Once my father was in New York City walking through a bustling subway station during the morning commute. It was a sea of business attire and cortisol, moving frantically like a run of salmon swims upstream to spawn. A man stood on the edge of the flow, ranting and raving.
“This is it, people! This is your life!” he preached to the businessmen, stock brokers, secretaries flooding past him.
New Yorkers are used to this sort of thing. This guy’s presence didn’t even register. But my father thought to do something which apparently no one else did: He stopped and actually listened to what the guy had to say.
“This is actually happening, people. Right now, you are living your life! You have arrived. Hello! This is not a dress rehearsal… This is the real deal!”

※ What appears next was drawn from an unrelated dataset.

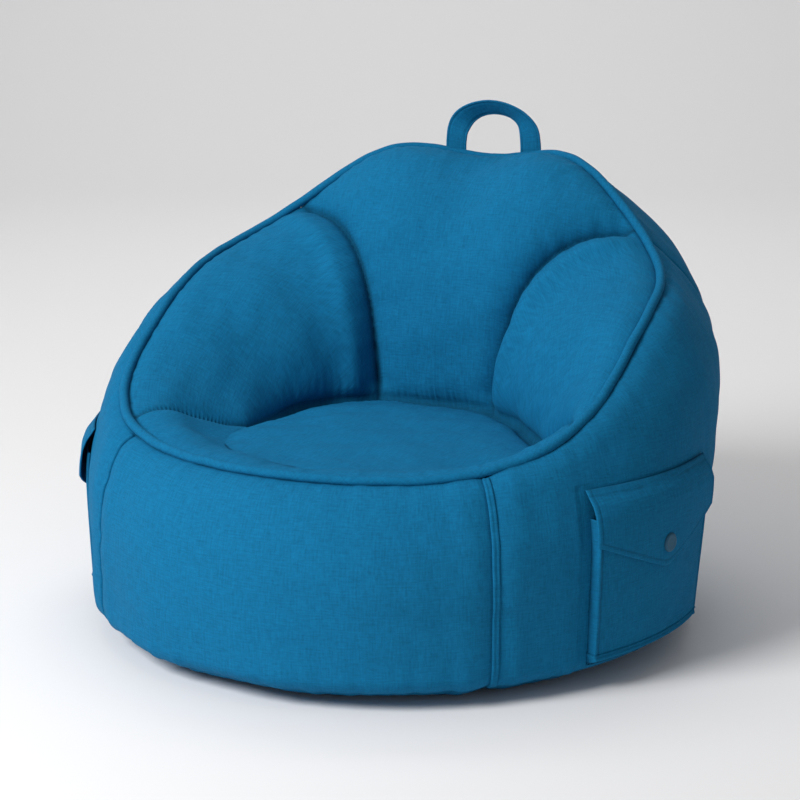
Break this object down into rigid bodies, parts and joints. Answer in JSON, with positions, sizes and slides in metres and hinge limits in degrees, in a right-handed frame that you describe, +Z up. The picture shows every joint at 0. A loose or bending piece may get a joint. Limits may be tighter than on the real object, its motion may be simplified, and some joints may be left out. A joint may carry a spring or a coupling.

My father stood there for a while, just staring at this guy. He was making some excellent points, after all. And the man continued delivering his subway sermon, desperate to communicate the seemingly obvious news which apparently no one had bothered to read. The guy must have been wondering: How can I say this any clearer? Why is everyone going about their life as if everything is so completely normal?
I suppose that whatever genetic mutation caused my father to depart from the herd and be able to hear sanity, wisdom even, spewing from the mouth of this wild-eyed, subway-station orator must have been passed down to me because, even as a little kid, I was wrestling with these very same questions. And I hadn’t even been to Manhattan yet.